Hazrat Inayat disait: “Il y a des plantes dans les cavernes des montagnes que le soleil n’atteint jamais. De même dans le cas de l’homme, il y a des parties de lui-même que le souffle (qui représente le soleil) ne touche jamais, et, dans ce cas, l’être vit à moitié, ses facultés psychiques ne sont pas très éveillées. Dans certains cas, même le physique est atteint: il se sent alourdi, incapable d’effort. Cela vient de ce que ces centres que le souffle devrait atteindre restent inertes.” Telle est la raison du jeûne. Par une conséquence analogue, après une maladie épuisante, un être peut devenir très sensible, avoir des visions, entendre intérieurement certaines choses et puis, une fois guéri, tout cela passe, n’existe plus. Le médecin dira que c’est peut-être à cause de la maladie. Mais ce n’est pas à cause de la maladie elle-même: par la diminution de la substance physique, cet être était devenu plus sensible parce que ses centres n’étaient pas bloqués.

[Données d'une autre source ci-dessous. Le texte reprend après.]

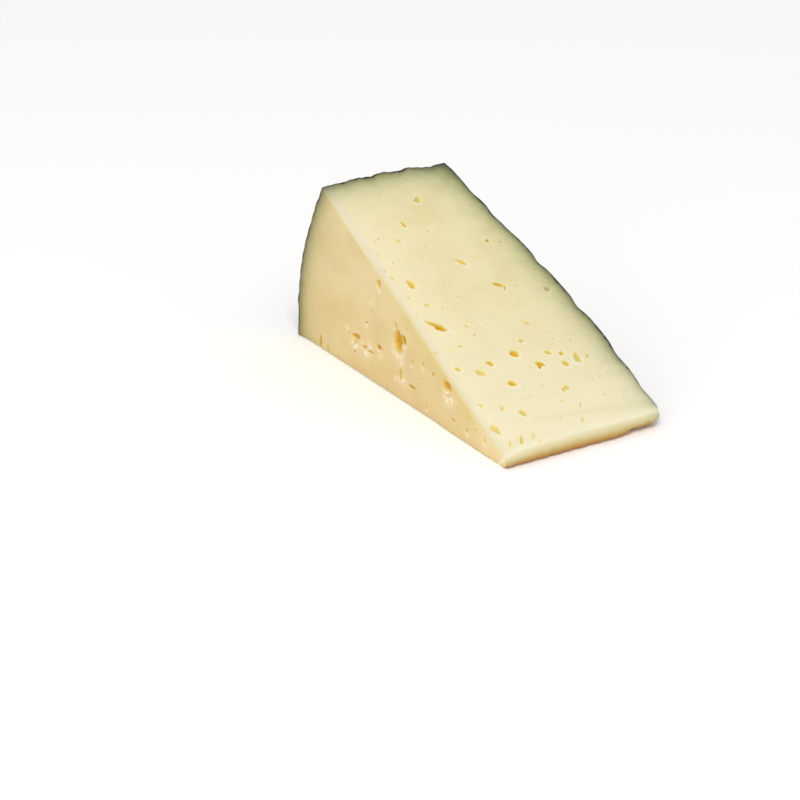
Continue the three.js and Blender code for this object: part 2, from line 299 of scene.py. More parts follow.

L’air pur est une chose nécessaire à la purification physique. L’air que nous respirons n’est pas pur, mais, chez celui qui ne saura pas respirer, même l’air pur n’aura pas d’effet. Tandis que celui qui respire bien, dont le souffle pénètre toutes les parties du corps, peut purifier ce corps, même dans des conditions défavorables.

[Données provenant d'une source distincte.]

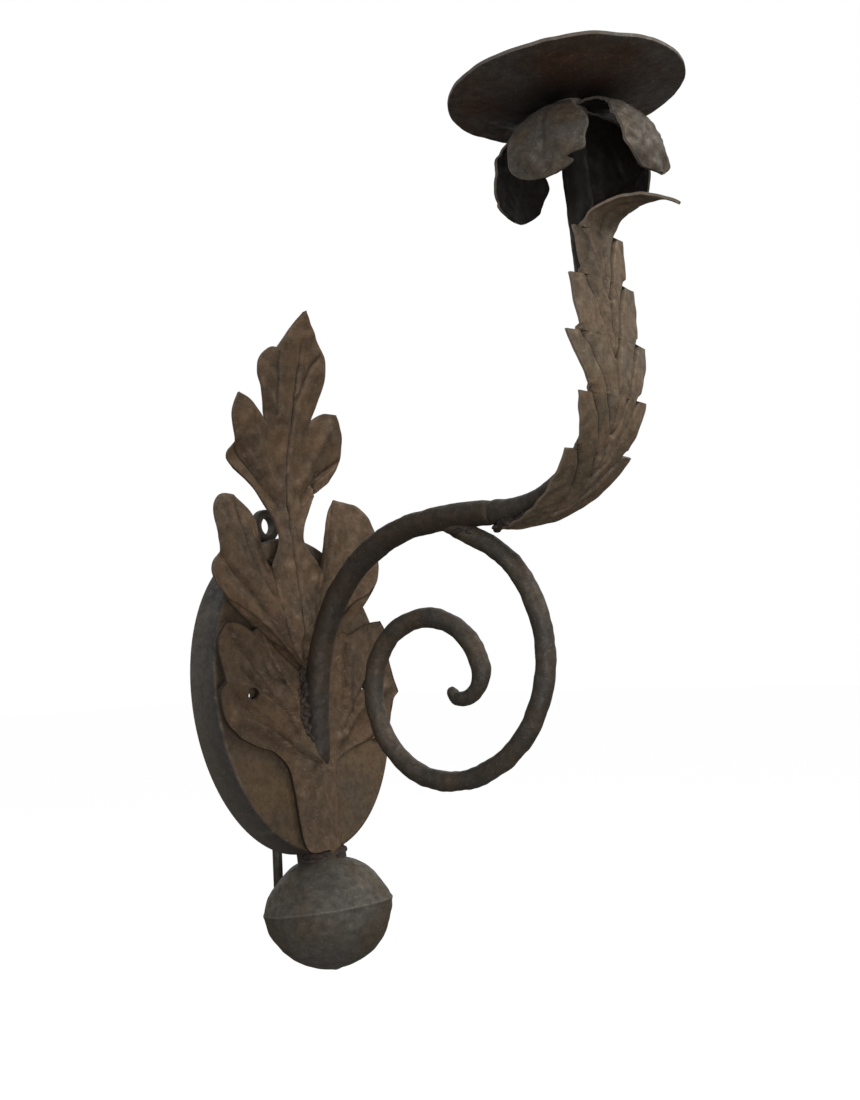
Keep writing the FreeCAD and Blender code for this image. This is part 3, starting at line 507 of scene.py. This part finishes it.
def bead(name, path, size, seed, slot, *nodes, lumps=0.28, material=weld_iron):
    """A weld bead: rings of points carried along a path, swelling and pinching as it was laid in drops."""
    line = smooth(path, 30)
    way = np.gradient(line, axis=0)
    way /= np.linalg.norm(way, axis=1)[:, None]
    side = np.cross(way, (0.31, 0.22, 0.92))
    side /= np.linalg.norm(side, axis=1)[:, None]
    other = np.cross(way, side)
    angle = np.linspace(0, 2 * math.pi, 20, endpoint=False)[None, :, None]
    ring = side[:, None] * np.cos(angle) + other[:, None] * np.sin(angle)
    taper = np.sqrt(np.clip(1 - np.linspace(-1, 1, len(line)) ** 6, 0, 1))[:, None, None]
    rough = line[:, None] + size * ring
    swell = 1 + lumps * (beaten(rough, 5.5, seed) + 0.45 * beaten(rough, 2.4, seed + 1))[..., None]
    spots = line[:, None] + size * taper * swell * ring
    piece(name, hung(spots[..., 0], spots[..., 1], spots[..., 2]), quads(len(line), 20, wrap=True),
          material, slot, *nodes, sharp=80)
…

Néanmoins, les conditions défavorables ont leur effet même chez les êtres les plus évolués. Et c’est une erreur d’appréciation de penser qu’un être évolué peut agir beaucoup dans n’importe quelle condition. Il peut faire mille fois plus que l’homme moyen, mais il lui faut des conditions nécessaires pour exercer son pouvoir spirituel. Le plus grand violoniste, le plus grand pianiste ne peut jouer s’il n’a pas d’instrument. L’absence d’instrument, ou un mauvais instrument dont il serait obligé de se servir, ne prouverait pas son incapacité à jouer. Il en est de même pour l’être spirituel: ce n’est pas qu’il soit incapable d’accomplir telle ou telle chose, mais s’il n’a pas les conditions requises, il est comme celui qui n’a pas d’instrument. Par contre, si les conditions le permettent, il pourra accomplir des choses extraordinaires que celui qui n’est pas développé spirituellement ne pourra faire.

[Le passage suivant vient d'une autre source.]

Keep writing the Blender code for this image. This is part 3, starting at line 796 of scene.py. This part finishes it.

La purification du corps agit sur l’esprit. C’est une condition préalable et indispensable à la vie spirituelle. De même la pureté de l’esprit donne tendance à purifier le corps et cela apporte la vie. Dans la vie de certains saints, nous apprenons que leur corps s’est préservé intact des années après leur mort, qu’il semblait ne pas se corrompre.
Certainement la vie de l’esprit et de l’âme purifie le corps et lui donne de la vie; et la purification du corps le rend apte à la vie spirituelle et, de toutes façons, possède une influence heureuse sur l’esprit.